» Information shown:
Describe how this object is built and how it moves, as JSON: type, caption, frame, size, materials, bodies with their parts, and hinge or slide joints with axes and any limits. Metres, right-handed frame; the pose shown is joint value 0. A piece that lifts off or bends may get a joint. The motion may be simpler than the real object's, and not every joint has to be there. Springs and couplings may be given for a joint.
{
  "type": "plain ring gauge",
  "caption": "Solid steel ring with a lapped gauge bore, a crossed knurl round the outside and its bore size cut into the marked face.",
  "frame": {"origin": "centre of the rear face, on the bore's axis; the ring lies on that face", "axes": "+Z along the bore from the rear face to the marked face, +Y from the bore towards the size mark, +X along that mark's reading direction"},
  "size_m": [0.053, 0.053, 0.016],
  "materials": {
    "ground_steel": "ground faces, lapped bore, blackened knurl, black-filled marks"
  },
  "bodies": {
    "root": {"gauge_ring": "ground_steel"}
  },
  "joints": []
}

» Set task: Write out every line of the material again, exactly as it reads.

» Solution to the problem:
Describe how this object is built and how it moves, as JSON: type, caption, frame, size, materials, bodies with their parts, and hinge or slide joints with axes and any limits. Metres, right-handed frame; the pose shown is joint value 0. A piece that lifts off or bends may get a joint. The motion may be simpler than the real object's, and not every joint has to be there. Springs and couplings may be given for a joint.
{
  "type": "plain ring gauge",
  "caption": "Solid steel ring with a lapped gauge bore, a crossed knurl round the outside and its bore size cut into the marked face.",
  "frame": {"origin": "centre of the rear face, on the bore's axis; the ring lies on that face", "axes": "+Z along the bore from the rear face to the marked face, +Y from the bore towards the size mark, +X along that mark's reading direction"},
  "size_m": [0.053, 0.053, 0.016],
  "materials": {
    "ground_steel": "ground faces, lapped bore, blackened knurl, black-filled marks"
  },
  "bodies": {
    "root": {"gauge_ring": "ground_steel"}
  },
  "joints": []
}